3. Id. ("Inadequate financial reporting to the board of directors and its failure to question overstated valuations were largely behind the near-collapse of the food group Burns Philp & Co., a report by the Australian Securities and Investments Commission has found.").

4. Falls City Indus., Inc. v. Vanco Beverage, Inc., 460 U.S. 428, 435 (1983) (citing Federal Trade Commission v. Morton Salt Co., 334 U.S. 37, 46, 50-51 (1948)).

5. In enacting the Robinson-Patman amendments, the Congress addressed the concern that large buyers could secure a competitive advantage over small buyers solely because of the large buyers' quantity purchasing ability. H.R. Rep. No. 2287, 74th Cong., 2d Sess. 7 (1936); S. Rep. No. 1502, 74th Cong., 2d Sess. 4-6 (1936).

6. To the extent that the majority tries to suggest that the disfavored stores are "mom-and-pop"operations, in fact only one of the disfavored stores could be so characterized; the rest of the disfavored stores are all large or relatively large grocery store chains.

7. We do not suggest that market power of the supplier is irrelevant in a Robinson-Patman Act case - in fact, it is likely to be present in all cases of economic price discrimination. However, supplier market power is not dispositive of whether secondary-line injury is likely to have occurred. Our agreement with the majority that McCormick is the dominant spice seller does not overcome the lack of proof of secondary-line injury in this case.

8. See ABA Section of Antitrust Law, Antitrust Law Developments 450-51 (4th ed. 1997).
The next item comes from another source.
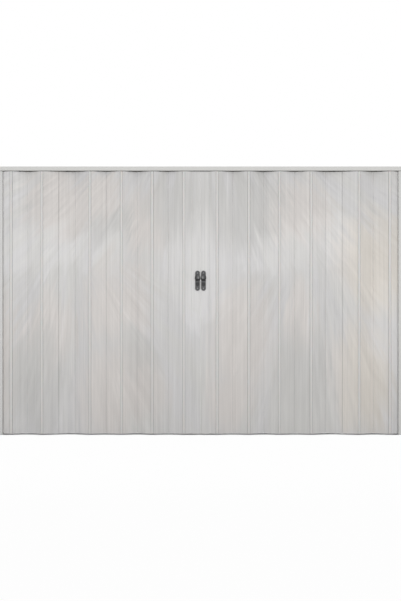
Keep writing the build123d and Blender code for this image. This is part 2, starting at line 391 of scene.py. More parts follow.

9. See, e.g., LaRue, Robinson-Patman Act in the Twenty-First Century: Will the Morton Salt Rule Be Retired?, 48 S.M.U.L. Rev. 1917 (1995).

10. As noted above, McCormick's alleged discriminatory prices were offered during a price war with its main competitor. We assume without deciding that a "meeting competition" defense under the Robinson-Patman Act would not have insulated McCormick from liability.

11. We do recognize that the narrowly circumscribed order would be appropriate in a proper secondary-line case.